#19 Access to Quality Education for ALL -Income Share Agreements– Is the future of education moving there?
Do our Learning Program, but Pay After you get a Job - something we wouldn't have believed to be true a few years back. This model incentivizes the education institute to make the student successful. If the students aren't successful, the education provider doesn't get paid. Simple!
This model is possible via Income share Agreements - ISAs are a debt-free alternative to education loans. It’s an investment Educational Institutes make in human capital.
I personally feel that the concept of ISAs comes in as a ray of hope for learners who have the potential but are unable to pay huge amounts upfront.
ISA Breakdown
The ISA is a financial agreement between the learner and the school. In the past, tuition was paid before you were allowed to take the program. If you stopped paying tuition, you were kicked out. ISAs turn that model on its head. You can walk into the program with next to nothing down(or a little upfront to ensure skin in the game). Once you graduate and get a job, you pay a set amount back each month until you’ve paid the ISA “cap”, which is your tuition cost plus the school’s profit margin.
With ISAs, learners across the country can now aspire to enroll in quality education programs by agreeing to pay back a specified percentage of their anticipated incomes when they get employed.
This gives wings to the youth, encouraging them to dream bigger and aim higher.
How are we doing it?
At GreyAtom, we absolutely believe in the potential that ISAs hold for competent learners.
We are consciously working in tier 2 and 3 colleges of India where hardworking and deserving learners don't have the right access. They happen to come from family backgrounds like agriculture, animal husbandry, and other rural occupations. We select the top learners from these colleges and encourage them to pursue their career aspirations with the help of ISAs, on their own merit - post a rigorous selection test.
They go through our learning programs - put in a lot of sweat and we start connecting them to companies looking for talent. They get a job and then they pay us back!
The way this enables their career trajectories to move in a different sphere altogether is phenomenal.
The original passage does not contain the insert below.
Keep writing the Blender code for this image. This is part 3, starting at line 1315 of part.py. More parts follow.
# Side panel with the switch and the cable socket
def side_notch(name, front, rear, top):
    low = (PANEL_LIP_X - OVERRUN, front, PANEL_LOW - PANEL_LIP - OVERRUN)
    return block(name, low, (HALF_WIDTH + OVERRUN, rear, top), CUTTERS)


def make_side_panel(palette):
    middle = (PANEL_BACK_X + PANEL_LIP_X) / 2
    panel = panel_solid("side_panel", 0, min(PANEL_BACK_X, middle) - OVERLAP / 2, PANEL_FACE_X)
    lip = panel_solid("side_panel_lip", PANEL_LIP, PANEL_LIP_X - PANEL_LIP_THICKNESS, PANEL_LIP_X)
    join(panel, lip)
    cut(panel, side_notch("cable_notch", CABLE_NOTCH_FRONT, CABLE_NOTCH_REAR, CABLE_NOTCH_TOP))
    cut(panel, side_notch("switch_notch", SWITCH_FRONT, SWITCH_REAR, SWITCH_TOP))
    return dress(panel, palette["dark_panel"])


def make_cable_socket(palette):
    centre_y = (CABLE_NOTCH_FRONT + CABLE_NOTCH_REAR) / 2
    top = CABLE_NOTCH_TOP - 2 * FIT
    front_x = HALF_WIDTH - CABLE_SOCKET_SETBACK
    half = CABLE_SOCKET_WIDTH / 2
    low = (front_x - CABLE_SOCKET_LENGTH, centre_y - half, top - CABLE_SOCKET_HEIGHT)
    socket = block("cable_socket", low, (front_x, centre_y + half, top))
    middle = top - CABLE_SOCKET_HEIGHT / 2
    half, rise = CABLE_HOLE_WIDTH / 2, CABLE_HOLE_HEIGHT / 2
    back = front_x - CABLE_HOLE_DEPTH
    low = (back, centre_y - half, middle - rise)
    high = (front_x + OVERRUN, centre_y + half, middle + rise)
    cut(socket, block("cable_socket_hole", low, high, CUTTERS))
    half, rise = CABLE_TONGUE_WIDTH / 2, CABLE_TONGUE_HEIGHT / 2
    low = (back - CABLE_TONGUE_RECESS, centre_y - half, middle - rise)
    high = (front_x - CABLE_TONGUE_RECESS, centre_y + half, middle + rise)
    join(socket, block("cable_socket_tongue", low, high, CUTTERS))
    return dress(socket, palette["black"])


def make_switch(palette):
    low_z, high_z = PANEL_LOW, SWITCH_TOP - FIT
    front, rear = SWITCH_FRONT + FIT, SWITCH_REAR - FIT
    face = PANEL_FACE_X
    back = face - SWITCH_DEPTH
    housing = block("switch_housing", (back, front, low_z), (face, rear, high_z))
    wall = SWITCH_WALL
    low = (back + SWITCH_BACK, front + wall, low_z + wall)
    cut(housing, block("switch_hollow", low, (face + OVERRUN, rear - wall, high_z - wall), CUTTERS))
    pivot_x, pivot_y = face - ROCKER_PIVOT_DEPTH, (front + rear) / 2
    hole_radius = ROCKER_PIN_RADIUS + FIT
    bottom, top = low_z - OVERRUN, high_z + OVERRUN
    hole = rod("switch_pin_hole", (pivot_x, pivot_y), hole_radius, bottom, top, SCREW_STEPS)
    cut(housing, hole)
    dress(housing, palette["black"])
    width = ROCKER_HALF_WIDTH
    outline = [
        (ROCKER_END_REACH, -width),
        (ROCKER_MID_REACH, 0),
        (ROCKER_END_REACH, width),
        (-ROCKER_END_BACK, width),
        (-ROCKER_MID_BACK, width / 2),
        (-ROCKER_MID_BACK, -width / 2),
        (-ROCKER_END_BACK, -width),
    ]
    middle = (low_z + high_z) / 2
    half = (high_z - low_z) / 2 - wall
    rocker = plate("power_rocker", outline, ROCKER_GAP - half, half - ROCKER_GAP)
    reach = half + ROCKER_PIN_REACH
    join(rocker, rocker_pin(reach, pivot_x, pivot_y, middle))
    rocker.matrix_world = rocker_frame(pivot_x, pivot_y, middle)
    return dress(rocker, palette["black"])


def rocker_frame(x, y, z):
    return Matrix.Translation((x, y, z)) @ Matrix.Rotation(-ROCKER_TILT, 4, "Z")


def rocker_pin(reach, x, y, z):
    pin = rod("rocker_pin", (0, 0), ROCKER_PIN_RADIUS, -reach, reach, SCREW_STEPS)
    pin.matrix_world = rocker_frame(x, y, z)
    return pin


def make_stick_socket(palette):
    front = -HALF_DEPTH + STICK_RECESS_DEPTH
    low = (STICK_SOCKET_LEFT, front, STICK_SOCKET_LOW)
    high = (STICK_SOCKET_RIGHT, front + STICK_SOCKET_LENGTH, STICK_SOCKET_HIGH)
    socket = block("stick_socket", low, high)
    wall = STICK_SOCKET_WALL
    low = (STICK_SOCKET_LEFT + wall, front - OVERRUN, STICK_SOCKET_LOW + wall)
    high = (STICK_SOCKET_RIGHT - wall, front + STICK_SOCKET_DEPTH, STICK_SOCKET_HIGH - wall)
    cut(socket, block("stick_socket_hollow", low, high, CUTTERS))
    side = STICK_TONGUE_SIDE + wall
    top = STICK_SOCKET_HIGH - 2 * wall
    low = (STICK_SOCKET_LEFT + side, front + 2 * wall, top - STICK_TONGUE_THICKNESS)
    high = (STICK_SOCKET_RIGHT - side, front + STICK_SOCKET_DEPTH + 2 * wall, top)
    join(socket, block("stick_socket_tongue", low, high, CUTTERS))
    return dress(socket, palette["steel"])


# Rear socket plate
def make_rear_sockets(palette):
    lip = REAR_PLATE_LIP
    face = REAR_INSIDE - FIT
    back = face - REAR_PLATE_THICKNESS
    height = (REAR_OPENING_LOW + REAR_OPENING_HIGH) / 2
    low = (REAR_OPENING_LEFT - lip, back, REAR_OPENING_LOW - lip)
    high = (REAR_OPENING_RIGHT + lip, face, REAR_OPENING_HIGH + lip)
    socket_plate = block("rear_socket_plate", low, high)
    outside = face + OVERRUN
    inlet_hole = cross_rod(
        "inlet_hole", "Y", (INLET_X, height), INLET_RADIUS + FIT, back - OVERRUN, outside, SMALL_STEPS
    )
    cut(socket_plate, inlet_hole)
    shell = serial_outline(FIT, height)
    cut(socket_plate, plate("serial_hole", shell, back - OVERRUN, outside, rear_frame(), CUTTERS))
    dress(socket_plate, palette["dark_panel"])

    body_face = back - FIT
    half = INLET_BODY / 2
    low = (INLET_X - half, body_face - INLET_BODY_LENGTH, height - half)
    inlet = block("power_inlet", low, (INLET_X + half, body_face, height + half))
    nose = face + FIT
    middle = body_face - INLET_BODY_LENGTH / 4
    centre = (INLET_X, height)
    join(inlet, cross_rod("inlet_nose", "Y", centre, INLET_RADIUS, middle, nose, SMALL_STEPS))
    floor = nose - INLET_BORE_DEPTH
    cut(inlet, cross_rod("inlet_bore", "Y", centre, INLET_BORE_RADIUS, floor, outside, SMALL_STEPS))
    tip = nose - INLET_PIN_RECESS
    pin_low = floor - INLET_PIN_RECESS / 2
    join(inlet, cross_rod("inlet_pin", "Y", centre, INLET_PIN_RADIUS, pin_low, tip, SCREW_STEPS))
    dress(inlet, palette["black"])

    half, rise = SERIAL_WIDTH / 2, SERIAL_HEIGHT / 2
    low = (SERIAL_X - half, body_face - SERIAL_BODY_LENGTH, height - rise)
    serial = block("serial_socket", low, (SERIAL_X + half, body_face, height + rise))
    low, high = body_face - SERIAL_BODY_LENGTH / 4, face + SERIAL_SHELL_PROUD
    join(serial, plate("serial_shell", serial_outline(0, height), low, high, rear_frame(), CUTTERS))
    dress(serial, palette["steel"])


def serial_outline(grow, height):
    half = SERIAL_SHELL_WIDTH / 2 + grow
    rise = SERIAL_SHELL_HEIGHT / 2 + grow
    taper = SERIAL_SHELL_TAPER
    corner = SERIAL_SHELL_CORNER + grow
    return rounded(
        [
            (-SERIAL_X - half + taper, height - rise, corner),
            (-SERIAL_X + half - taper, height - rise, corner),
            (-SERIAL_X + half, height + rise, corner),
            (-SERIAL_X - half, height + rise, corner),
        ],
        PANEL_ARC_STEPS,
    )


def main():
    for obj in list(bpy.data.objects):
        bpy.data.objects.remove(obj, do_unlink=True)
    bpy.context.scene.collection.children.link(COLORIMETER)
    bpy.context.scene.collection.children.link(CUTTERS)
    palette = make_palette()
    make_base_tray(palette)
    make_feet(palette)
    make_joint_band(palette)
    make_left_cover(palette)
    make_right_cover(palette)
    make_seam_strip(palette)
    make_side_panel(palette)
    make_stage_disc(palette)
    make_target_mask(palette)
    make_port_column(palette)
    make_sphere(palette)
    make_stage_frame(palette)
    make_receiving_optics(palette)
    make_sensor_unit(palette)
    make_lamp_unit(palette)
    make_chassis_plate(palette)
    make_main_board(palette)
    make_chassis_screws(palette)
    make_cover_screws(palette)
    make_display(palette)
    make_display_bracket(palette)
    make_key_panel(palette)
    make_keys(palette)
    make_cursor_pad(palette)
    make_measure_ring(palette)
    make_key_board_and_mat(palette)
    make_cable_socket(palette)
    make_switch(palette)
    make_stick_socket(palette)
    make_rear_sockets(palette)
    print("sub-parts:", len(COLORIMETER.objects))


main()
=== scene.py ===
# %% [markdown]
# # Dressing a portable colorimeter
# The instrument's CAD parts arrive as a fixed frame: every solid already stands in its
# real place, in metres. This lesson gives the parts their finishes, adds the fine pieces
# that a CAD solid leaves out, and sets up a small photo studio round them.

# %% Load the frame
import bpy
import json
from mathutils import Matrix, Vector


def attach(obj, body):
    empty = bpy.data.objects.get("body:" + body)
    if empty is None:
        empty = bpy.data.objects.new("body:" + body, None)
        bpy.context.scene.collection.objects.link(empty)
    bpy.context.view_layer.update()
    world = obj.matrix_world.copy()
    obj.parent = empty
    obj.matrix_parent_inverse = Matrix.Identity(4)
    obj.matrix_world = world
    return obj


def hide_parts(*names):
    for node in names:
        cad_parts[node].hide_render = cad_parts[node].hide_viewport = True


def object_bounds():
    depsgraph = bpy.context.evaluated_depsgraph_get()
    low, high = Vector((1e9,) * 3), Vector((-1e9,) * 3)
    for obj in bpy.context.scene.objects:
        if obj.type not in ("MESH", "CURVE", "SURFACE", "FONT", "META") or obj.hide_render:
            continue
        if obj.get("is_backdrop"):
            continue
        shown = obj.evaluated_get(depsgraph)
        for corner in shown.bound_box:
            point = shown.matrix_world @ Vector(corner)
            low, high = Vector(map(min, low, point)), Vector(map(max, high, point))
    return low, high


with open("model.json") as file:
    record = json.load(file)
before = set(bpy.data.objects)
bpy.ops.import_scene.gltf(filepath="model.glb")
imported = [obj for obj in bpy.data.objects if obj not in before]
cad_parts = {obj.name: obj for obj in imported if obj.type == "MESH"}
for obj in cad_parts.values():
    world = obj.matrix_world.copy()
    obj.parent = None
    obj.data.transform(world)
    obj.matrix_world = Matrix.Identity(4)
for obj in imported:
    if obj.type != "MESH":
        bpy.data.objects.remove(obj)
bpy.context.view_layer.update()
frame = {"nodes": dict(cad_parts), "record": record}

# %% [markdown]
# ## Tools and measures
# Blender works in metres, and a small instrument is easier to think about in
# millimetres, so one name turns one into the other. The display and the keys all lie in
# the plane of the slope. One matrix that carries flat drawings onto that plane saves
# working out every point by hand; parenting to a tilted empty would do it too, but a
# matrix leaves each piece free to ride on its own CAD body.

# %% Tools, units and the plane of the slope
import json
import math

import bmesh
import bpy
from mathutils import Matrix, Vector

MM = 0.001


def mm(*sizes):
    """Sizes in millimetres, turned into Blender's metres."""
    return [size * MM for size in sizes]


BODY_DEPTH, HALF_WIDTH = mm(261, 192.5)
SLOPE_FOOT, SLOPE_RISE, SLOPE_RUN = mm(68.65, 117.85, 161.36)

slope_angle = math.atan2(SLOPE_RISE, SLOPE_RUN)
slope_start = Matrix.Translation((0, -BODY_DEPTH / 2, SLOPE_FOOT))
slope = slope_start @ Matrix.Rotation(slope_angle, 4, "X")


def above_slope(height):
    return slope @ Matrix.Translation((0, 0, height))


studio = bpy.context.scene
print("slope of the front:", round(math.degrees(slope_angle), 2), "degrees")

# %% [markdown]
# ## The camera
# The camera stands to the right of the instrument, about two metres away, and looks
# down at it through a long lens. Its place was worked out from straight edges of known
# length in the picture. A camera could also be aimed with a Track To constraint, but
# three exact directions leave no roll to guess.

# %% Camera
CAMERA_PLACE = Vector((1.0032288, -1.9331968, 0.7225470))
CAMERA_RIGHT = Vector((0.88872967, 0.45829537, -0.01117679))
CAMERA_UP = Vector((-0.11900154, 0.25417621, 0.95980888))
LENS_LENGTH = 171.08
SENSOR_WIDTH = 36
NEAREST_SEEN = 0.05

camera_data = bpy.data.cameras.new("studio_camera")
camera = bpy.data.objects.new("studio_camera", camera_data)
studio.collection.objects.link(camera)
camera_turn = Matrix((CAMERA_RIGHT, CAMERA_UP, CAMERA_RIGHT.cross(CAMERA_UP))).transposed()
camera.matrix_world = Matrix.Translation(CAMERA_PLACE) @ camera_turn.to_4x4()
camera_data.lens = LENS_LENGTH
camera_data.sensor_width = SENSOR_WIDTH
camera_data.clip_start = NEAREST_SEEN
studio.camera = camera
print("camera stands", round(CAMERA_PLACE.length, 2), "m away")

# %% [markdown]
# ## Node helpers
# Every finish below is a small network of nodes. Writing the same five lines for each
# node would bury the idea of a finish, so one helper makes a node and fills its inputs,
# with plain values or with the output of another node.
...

They are able to increase their family incomes by at least 3X. A separate post on our journey with these learners is WIP - it deserves a much in-depth treatment.
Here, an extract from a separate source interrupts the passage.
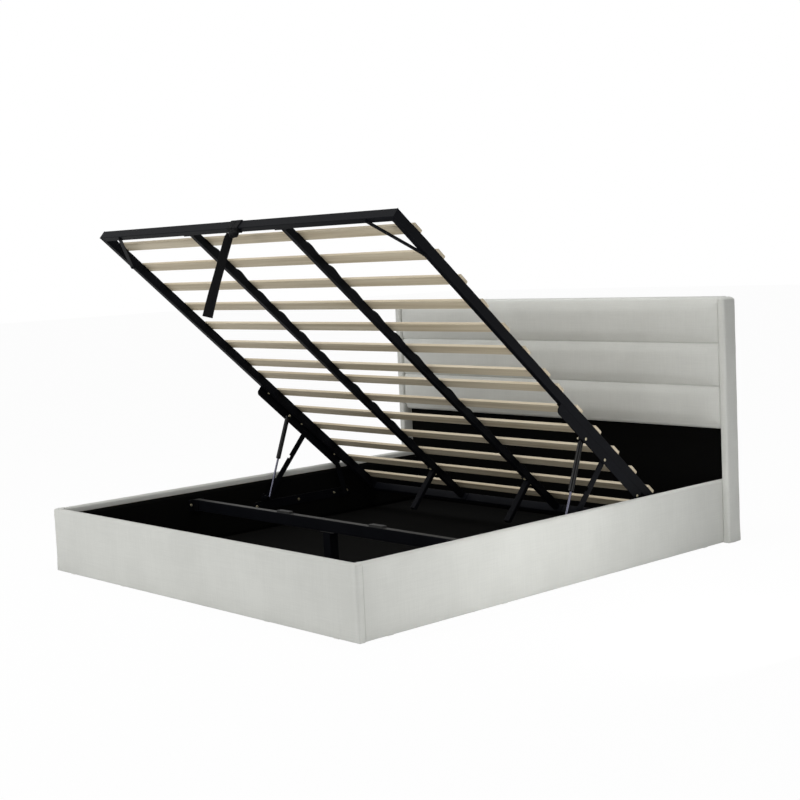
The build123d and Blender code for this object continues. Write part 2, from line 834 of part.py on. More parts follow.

We also incentivize mentors to get the outcomes for the learners. Additional teaching fees get unlocked for our mentors with learner placements. We call it Outcome Mentorship
We are glad that our thought process matches with this tweet by Erik Torenberg
The Challenges
Even so, while putting this down, ISAs are very much in a nascent stage, at least in India.
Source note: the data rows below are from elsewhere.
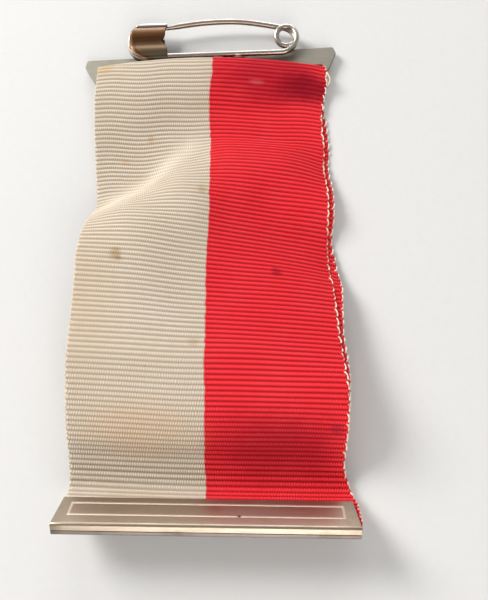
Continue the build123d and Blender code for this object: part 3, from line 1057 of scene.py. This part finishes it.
def springLine():
    # from the fixed leg, round the end bend and once more, into the bowed arm
    splitX = np.linspace(pin["legSplit"], pin["bendCentre"][0], pin["splitPoints"])[:-1]
    line = [(x, pin["legY"], 0.0) for x in splitX]
    angles = np.linspace(-90, pin["joinAngle"] + 360, pin["coilPoints"])
    (inAt, inOver), (outAt, outOver) = pin["coilIn"], pin["coilOut"]
    for angle, rise in zip(angles, pairs(pin["coilRise"], angles)):
        inTurn = ease((angle - inAt) / inOver) * (1 - ease((angle - outAt) / outOver))
        x, y = (a + (b - a) * inTurn for a, b in zip(pin["bendCentre"], pin["coilCentre"]))
        radius = pin["bendRadius"] + (pin["coilRadius"] - pin["bendRadius"]) * inTurn
        turn = math.radians(angle)
        line.append((x + radius * math.cos(turn), y + radius * math.sin(turn), rise))
    ax, ay = pin["armCentre"]
    straightX = pin["armStraight"]
    startX, _, startRise = line[-1]
    for x in np.linspace(startX, straightX, pin["bowPoints"])[1:]:
        level = 1 - ease((startX - x) / pin["levelOver"])
        line.append((x, ay + math.sqrt(pin["armRadius"] ** 2 - (x - ax) ** 2), startRise * level))
    slope = (straightX - ax) / math.sqrt(pin["armRadius"] ** 2 - (straightX - ax) ** 2)
    bowY = line[-1][1]
    for x in np.linspace(straightX, pin["tip"], pin["tipPoints"])[1:]:
        line.append((x, bowY - slope * (x - straightX), 0.0))
    line = np.array(line)
    share = np.clip((line[:, 0] - pin["tip"]) / pin["taper"], pin["tipShare"], 1)
    return line, share


spring, springShare = springLine()
legX = np.linspace(pin["legEnd"], pin["legSplit"], pin["legPoints"])
leg = placed(pinPlace, [(x, pin["legY"], 0.0) for x in legX])
pinLeg = wirePiece("pin_leg_wire", leg, np.ones(len(leg)), pin["wireRadius"], finishes["wire"])
spring = placed(pinPlace, spring)
pinSpring = wirePiece("pin_spring_wire", spring, springShare, pin["wireRadius"], finishes["wire"])
print("pin bent")

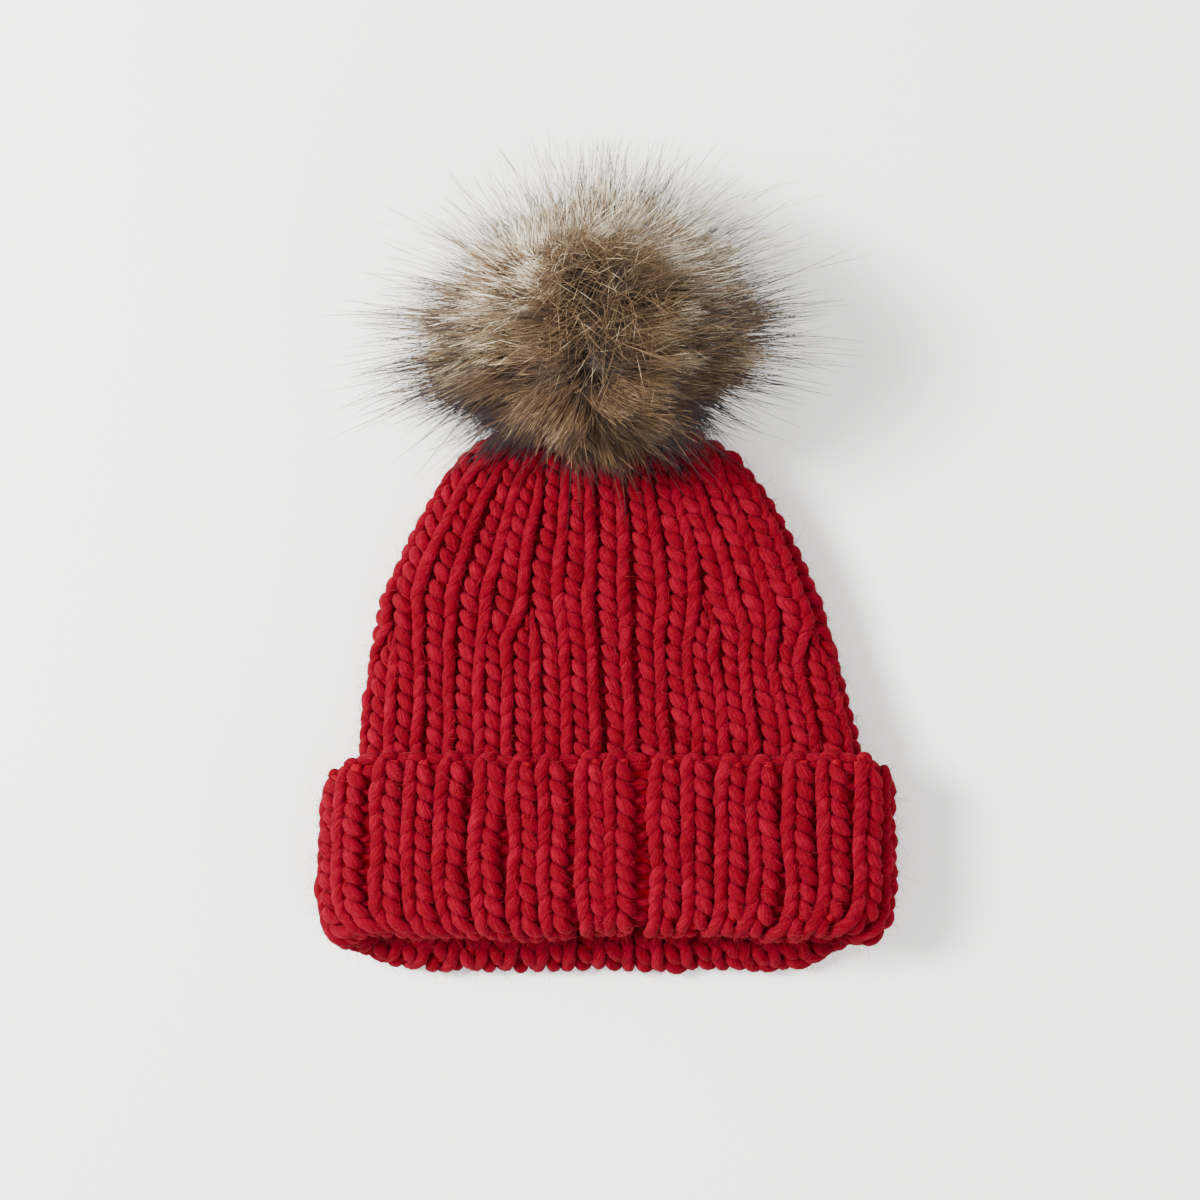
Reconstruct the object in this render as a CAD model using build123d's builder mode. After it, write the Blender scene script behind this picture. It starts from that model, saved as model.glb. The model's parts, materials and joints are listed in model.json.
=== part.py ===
from build123d import *
import os
from math import acos, asin, cos, degrees, radians, sin, sqrt, tan

# Chunky rib-knit beanie with a turned-up cuff and a fur pom on a snap fastener, lying flat on its back.
# Millimetres. +Y runs from the brim to the pom, +Z is up, and it lies on z = 0.
# The origin is at the bottom centre of the whole object's box.

# ---------------------------------------------------------------- driving dimensions
KNIT = 8.0              # one layer of relaxed rib knit
MOUTH_GAP = 12.0        # front and back layers held apart at the brim
CLEARANCE = 0.4         # between the body's hem and the cuff that slides over it
HAT_LENGTH = 220.0      # brim to the gathered crown
CUFF_WIDTH = 232.0
CUFF_DEPTH = 77.0       # fold to top edge
CUFF_RETURN = 30.0      # how far the folded-in knit runs back up inside the cuff
BODY_WIDTH = 202.0      # where the body leaves the cuff
BODY_HEIGHT = 30.0      # both layers and the space between them, above the cuff
FOLD_INSET = 6.0        # how far the fold's rim is rounded in from the cuff's faces
BRIM_TILT = 16.5        # the back of the brim reaches further than the front, degrees
CROWN_SHIFT = -3.5      # the crown lies this far to one side
REST_SINK = 0.3         # the cuff's underside is pressed flat by this much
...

Mostly available for tech programs, we are yet to witness a huge adoption, across fields. The numbers of ISAs contracted are insignificant to draw a meaningful analysis.
However, some challenges that must be overcome -
ISA programs are difficult to establish because they require a large amount of upfront capital with significant investment risk.
Direct correlation with Job markets, if the economy goes through a downward trend and hiring freezes, revenues are directly impacted for the Education organization.
Checking for GRIT and determination in a learner becomes key, with high rates of learner attrition model can become unviable to run.
It is hard to have full transparency on learner income data in India, in case the learners do not report their hiring, With few regulations explicitly designed to govern the operation of ISAs.
Due to these challenges, there are many nay-sayers for this model. However, I hope that we work around these challenges and continue to drive education into increasingly skills and outcomes-based learning models, and force Academic institutions to have a greater stake in their learner’s success.
Right access to the right education is what will make a huge difference in the next decade and I see ISAs can play a very strong role in being able to do that. I hope policymakers explore the opportunities and risks that ISAs represent, establish a regulatory framework that ensures that both education institutions and learners are protected.
I join the next decade with great optimism and hope for an overall Inclusive Education.